WHAT THE TASK ASKS –
Only the lines from the start of the entries through the line with "wasm.setup();" are wanted; please output them exactly.

--- ENTRIES SUPPLIED ---

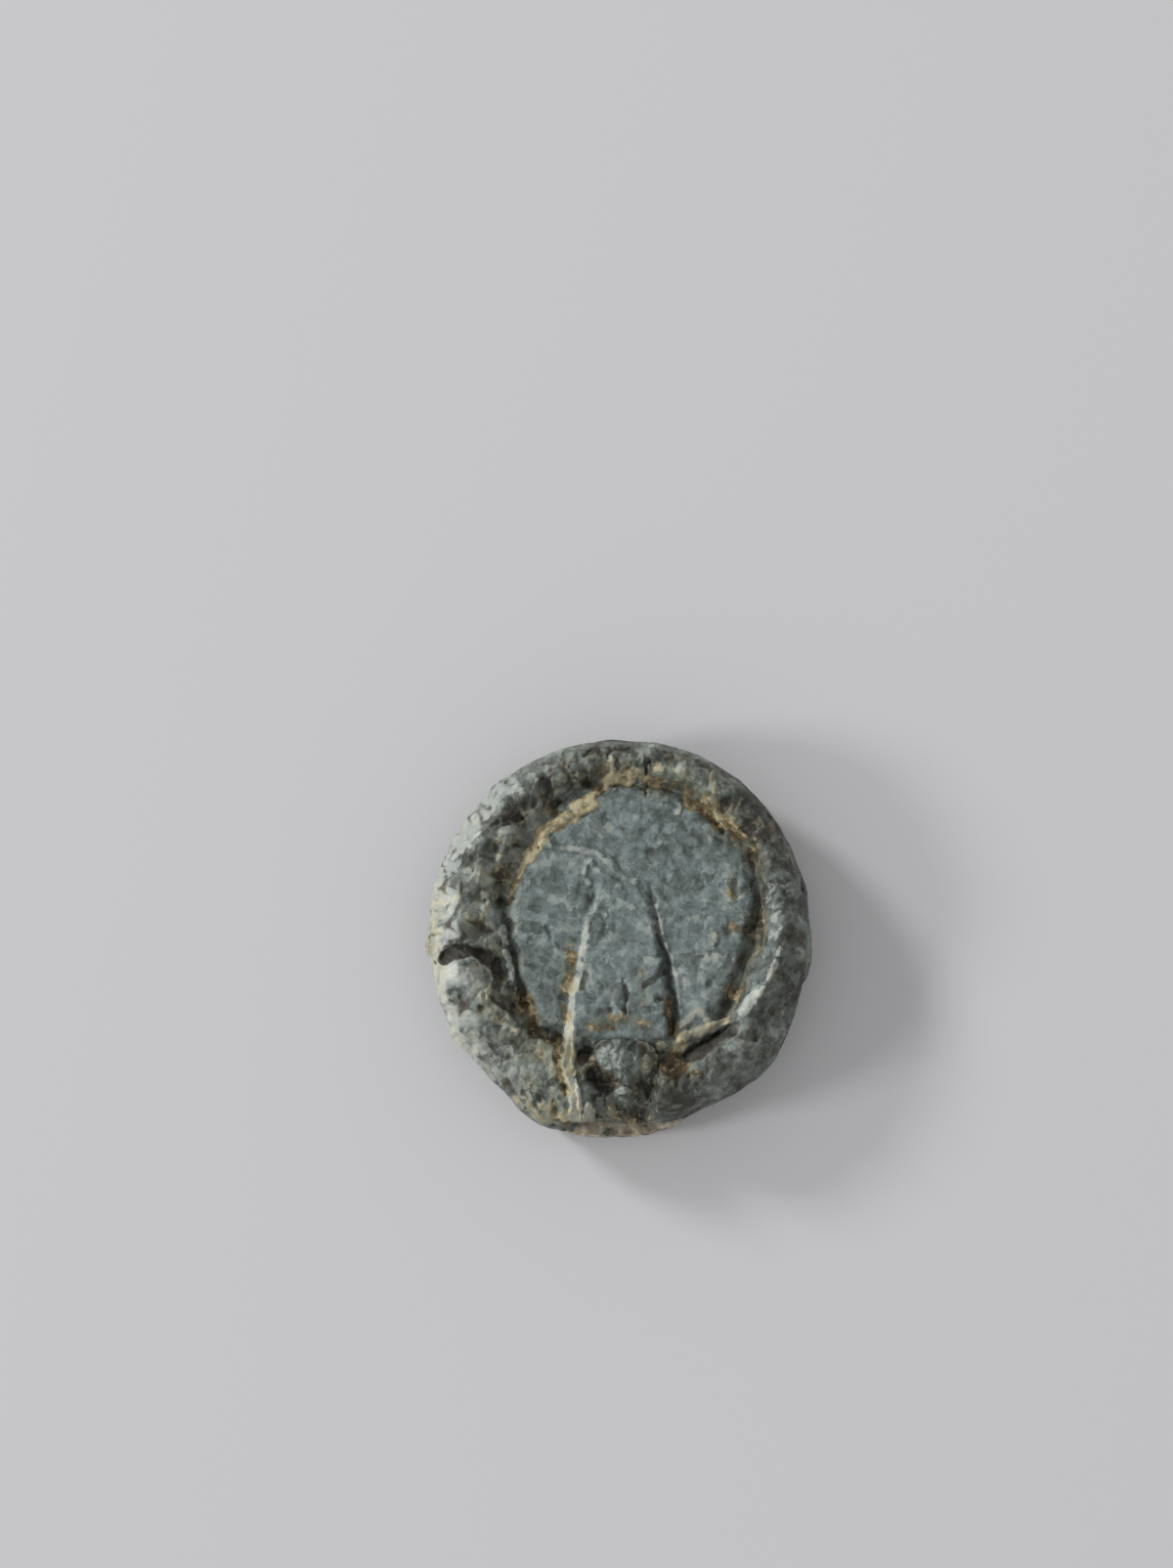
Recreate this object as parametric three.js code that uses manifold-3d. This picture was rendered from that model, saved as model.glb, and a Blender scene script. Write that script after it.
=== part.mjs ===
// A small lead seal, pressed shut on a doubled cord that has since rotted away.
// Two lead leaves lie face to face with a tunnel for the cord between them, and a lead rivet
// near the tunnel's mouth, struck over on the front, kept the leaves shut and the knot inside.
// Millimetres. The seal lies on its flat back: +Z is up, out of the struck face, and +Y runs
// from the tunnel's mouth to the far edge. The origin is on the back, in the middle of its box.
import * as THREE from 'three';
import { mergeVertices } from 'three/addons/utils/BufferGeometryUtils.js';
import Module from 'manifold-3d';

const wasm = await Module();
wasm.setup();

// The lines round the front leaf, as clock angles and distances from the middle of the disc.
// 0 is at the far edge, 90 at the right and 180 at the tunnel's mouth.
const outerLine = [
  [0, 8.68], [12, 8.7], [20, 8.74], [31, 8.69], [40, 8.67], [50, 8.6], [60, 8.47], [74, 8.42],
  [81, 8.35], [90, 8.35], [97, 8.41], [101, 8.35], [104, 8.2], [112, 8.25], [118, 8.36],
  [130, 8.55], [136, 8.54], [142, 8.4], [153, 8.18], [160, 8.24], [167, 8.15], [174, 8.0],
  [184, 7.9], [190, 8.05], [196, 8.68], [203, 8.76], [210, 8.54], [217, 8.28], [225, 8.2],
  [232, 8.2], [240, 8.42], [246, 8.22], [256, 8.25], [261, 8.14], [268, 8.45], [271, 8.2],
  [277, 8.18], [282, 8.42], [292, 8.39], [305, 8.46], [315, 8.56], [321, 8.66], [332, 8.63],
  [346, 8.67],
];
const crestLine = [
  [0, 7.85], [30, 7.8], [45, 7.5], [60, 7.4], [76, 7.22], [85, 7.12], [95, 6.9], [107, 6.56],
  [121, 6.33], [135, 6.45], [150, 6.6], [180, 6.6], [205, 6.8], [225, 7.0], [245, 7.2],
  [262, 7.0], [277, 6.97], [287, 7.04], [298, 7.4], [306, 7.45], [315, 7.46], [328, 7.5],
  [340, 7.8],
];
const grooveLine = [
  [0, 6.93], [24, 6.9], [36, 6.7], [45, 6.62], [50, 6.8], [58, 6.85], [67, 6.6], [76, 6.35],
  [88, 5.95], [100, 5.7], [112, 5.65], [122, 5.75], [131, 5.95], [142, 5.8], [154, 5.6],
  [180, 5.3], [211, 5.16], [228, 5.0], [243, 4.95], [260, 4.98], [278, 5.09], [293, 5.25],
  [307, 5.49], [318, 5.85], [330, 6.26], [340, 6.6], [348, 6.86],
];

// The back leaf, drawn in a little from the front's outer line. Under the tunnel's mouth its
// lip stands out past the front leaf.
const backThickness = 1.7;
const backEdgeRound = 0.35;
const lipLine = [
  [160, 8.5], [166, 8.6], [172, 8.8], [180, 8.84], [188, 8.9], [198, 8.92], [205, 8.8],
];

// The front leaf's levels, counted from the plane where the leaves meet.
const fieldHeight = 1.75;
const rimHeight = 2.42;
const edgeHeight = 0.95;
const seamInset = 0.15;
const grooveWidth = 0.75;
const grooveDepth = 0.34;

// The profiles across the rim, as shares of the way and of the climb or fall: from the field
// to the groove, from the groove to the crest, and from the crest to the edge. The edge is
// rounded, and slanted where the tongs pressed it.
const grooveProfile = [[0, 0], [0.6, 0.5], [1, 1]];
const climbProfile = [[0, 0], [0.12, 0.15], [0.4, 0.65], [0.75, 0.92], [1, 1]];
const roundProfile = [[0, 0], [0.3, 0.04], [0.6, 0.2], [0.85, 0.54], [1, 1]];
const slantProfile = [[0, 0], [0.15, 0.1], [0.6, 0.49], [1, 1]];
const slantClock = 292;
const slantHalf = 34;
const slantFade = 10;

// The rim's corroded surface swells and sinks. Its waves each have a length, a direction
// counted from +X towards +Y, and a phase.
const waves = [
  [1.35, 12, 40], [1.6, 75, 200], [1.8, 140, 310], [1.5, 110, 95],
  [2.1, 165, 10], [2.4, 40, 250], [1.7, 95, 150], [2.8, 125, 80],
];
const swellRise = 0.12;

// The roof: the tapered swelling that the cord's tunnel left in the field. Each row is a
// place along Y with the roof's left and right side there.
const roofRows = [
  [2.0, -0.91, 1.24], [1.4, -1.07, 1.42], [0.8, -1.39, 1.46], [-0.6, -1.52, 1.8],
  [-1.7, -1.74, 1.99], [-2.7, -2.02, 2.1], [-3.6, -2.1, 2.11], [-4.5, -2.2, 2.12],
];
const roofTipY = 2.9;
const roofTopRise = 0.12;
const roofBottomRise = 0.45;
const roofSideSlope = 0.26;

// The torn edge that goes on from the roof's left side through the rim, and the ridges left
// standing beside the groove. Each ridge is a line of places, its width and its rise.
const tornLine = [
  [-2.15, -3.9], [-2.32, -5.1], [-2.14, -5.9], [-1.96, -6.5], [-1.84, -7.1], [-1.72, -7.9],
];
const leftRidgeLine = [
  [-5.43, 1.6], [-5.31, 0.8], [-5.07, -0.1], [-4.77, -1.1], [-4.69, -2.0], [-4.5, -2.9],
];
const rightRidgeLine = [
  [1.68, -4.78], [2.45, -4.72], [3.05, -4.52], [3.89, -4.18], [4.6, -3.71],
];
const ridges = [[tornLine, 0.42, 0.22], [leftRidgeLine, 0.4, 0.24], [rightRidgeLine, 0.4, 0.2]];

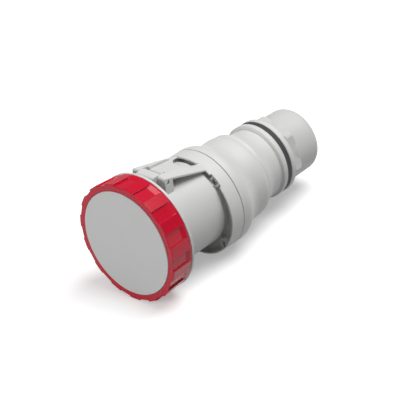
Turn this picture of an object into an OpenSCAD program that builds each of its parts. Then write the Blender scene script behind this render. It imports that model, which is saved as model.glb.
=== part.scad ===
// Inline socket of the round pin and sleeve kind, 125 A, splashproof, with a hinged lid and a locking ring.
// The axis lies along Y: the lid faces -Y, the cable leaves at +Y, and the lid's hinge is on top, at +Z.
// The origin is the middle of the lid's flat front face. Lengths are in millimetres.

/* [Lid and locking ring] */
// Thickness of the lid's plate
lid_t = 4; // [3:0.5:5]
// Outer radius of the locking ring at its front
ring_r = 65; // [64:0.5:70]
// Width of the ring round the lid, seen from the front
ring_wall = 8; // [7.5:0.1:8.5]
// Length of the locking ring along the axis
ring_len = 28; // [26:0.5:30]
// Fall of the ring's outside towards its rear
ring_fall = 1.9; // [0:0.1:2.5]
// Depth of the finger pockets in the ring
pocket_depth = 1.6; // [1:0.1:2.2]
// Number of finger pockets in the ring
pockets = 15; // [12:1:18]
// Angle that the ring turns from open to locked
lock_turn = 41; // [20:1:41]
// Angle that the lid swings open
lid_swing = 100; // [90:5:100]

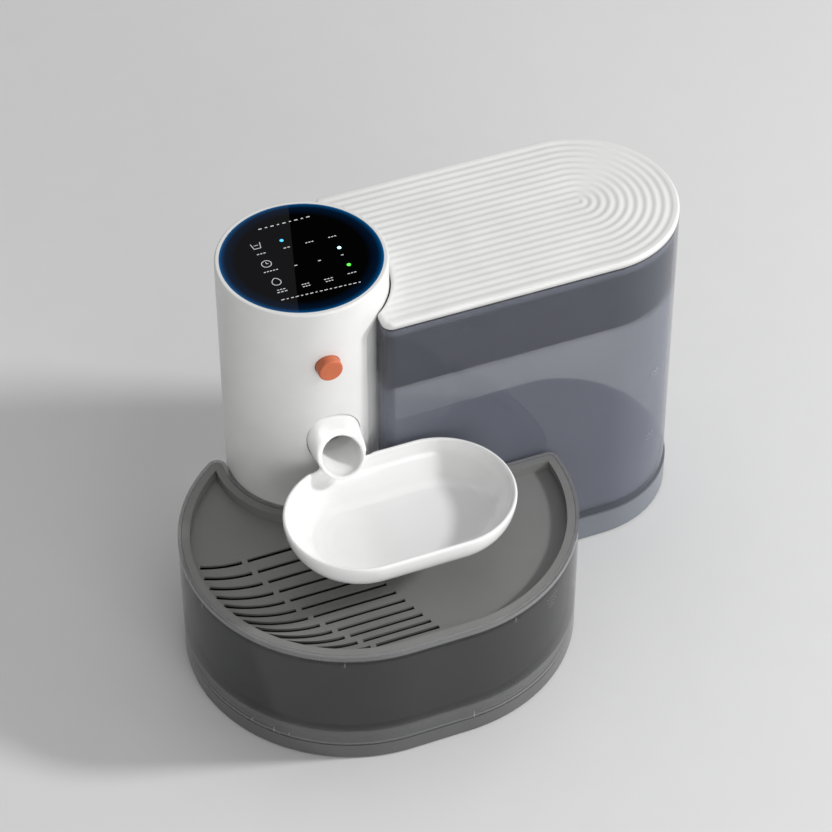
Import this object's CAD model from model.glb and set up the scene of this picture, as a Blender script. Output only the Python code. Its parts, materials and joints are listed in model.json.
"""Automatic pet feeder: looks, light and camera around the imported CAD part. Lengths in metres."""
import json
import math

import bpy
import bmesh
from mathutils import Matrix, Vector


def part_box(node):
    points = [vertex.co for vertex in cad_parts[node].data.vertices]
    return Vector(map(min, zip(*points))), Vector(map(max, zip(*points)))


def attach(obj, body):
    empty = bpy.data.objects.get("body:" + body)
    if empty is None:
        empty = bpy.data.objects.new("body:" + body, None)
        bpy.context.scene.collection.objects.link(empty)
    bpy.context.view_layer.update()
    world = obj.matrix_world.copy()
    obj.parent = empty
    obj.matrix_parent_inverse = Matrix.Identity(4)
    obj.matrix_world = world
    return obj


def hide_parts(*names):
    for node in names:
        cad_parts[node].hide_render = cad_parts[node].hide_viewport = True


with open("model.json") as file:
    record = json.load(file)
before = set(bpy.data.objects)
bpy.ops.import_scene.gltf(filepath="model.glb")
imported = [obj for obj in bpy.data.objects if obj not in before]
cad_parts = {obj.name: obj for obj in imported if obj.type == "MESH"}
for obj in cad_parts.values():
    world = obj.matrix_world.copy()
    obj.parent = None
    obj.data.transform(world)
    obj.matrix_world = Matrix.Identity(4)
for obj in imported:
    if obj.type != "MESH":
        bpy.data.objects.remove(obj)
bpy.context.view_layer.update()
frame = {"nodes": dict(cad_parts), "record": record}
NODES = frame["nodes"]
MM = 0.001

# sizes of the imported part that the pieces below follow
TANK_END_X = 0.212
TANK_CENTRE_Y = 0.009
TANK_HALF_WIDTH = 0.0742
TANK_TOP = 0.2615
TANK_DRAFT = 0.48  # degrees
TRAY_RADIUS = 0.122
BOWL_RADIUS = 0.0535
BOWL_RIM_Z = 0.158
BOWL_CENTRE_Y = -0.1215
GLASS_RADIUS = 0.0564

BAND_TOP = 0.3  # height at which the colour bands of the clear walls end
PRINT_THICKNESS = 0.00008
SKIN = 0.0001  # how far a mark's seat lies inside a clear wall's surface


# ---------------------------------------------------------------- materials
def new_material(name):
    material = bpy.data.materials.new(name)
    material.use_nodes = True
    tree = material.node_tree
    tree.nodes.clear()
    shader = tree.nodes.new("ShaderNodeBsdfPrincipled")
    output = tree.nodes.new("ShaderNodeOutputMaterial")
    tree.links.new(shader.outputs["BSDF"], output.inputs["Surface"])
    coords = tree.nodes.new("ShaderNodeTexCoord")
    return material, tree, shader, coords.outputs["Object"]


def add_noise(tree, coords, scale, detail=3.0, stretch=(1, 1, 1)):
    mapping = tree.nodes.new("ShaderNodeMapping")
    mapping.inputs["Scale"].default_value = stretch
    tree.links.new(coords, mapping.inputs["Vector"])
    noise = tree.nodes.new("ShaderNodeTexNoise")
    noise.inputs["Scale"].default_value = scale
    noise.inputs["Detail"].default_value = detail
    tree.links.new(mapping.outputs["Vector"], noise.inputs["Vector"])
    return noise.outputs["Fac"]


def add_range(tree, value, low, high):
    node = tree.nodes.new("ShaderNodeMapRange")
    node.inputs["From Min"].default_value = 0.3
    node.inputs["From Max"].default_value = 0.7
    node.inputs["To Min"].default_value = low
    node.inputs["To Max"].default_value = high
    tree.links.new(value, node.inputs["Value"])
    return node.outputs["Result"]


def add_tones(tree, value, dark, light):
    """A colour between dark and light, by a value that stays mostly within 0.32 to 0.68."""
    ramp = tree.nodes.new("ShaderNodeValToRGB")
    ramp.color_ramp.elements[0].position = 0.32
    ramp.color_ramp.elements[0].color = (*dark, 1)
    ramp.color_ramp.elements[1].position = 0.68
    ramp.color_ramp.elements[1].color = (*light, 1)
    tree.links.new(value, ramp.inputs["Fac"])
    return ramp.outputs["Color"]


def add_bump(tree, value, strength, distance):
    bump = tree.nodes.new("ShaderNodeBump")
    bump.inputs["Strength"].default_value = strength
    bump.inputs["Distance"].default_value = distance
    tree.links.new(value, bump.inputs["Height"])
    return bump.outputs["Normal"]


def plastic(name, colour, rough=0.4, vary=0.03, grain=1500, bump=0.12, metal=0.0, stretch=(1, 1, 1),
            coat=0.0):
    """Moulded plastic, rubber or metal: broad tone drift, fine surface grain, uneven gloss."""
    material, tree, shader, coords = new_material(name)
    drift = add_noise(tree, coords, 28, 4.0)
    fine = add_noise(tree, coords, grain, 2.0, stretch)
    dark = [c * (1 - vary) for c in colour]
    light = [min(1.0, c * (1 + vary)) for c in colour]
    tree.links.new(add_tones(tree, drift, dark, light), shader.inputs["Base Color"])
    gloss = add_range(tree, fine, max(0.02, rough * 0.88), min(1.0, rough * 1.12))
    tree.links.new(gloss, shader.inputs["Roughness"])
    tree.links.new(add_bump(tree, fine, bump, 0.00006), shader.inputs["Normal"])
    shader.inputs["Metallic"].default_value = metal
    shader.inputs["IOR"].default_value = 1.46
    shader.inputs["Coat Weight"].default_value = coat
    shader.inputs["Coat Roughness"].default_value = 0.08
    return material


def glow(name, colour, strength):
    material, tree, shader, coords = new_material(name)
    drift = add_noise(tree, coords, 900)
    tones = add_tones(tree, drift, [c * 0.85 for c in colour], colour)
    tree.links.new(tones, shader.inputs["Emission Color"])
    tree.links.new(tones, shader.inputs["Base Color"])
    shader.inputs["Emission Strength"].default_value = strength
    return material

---

REPLY –
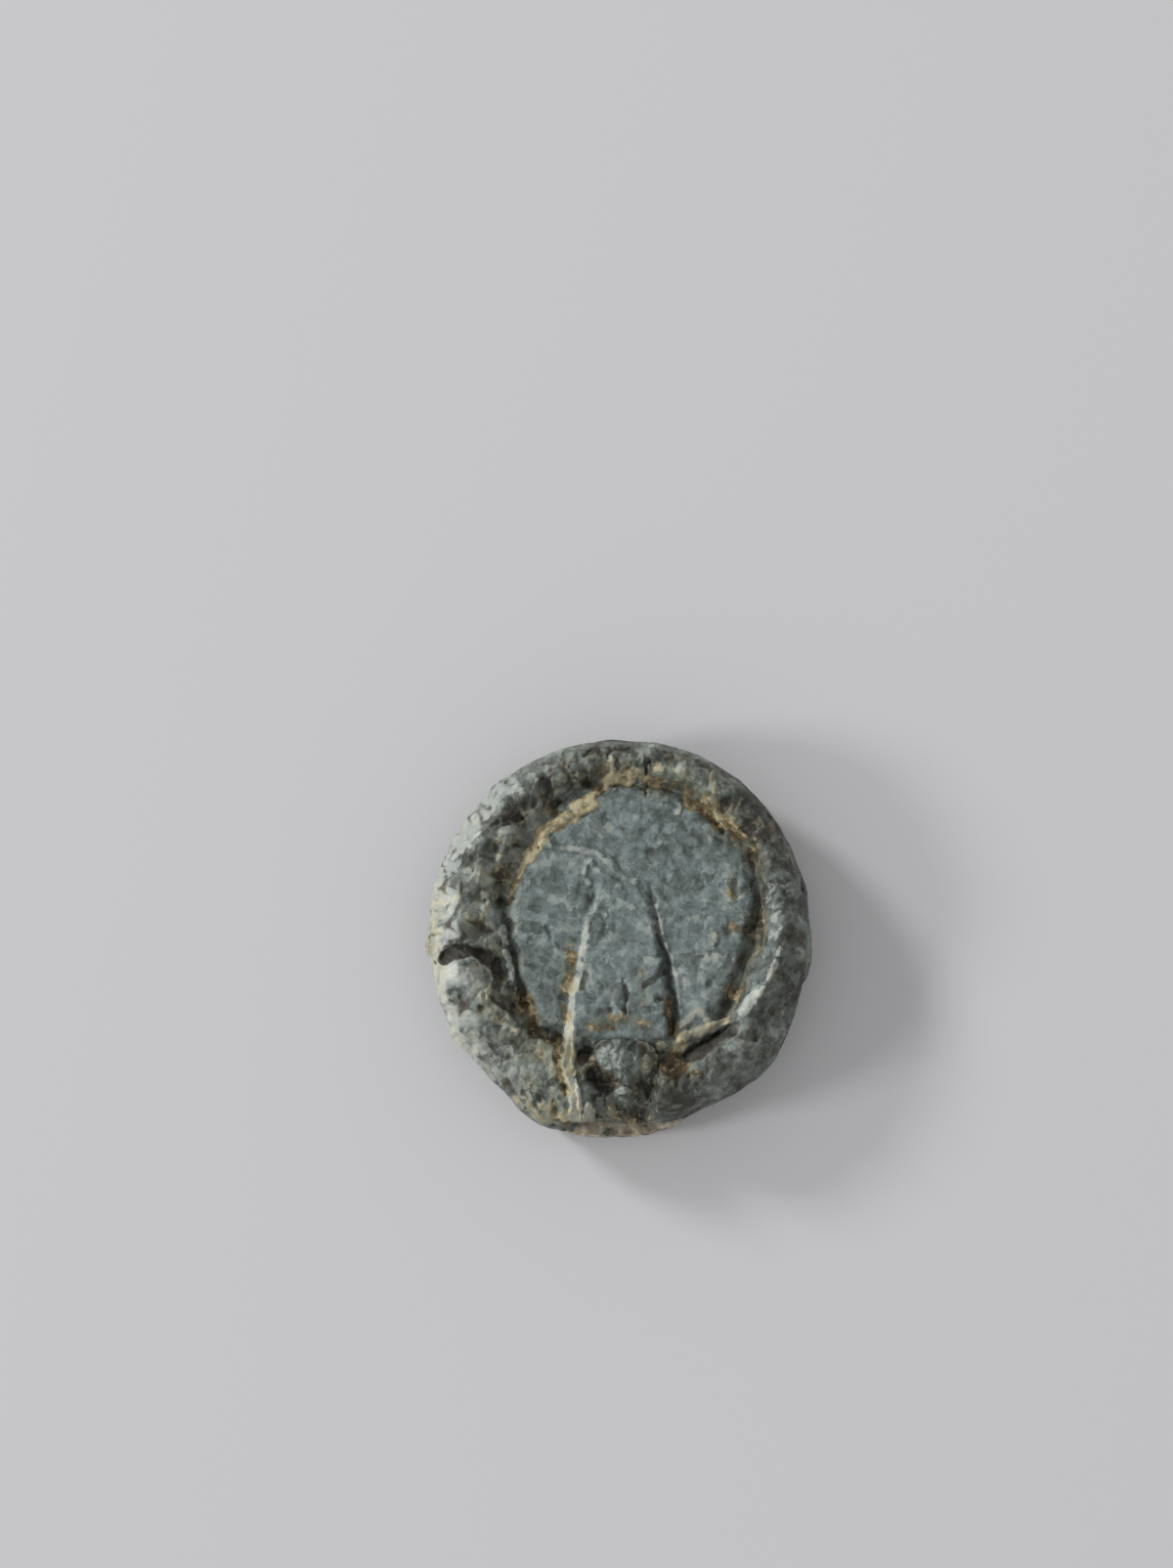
Recreate this object as parametric three.js code that uses manifold-3d. This picture was rendered from that model, saved as model.glb, and a Blender scene script. Write that script after it.
=== part.mjs ===
// A small lead seal, pressed shut on a doubled cord that has since rotted away.
// Two lead leaves lie face to face with a tunnel for the cord between them, and a lead rivet
// near the tunnel's mouth, struck over on the front, kept the leaves shut and the knot inside.
// Millimetres. The seal lies on its flat back: +Z is up, out of the struck face, and +Y runs
// from the tunnel's mouth to the far edge. The origin is on the back, in the middle of its box.
import * as THREE from 'three';
import { mergeVertices } from 'three/addons/utils/BufferGeometryUtils.js';
import Module from 'manifold-3d';

const wasm = await Module();
wasm.setup();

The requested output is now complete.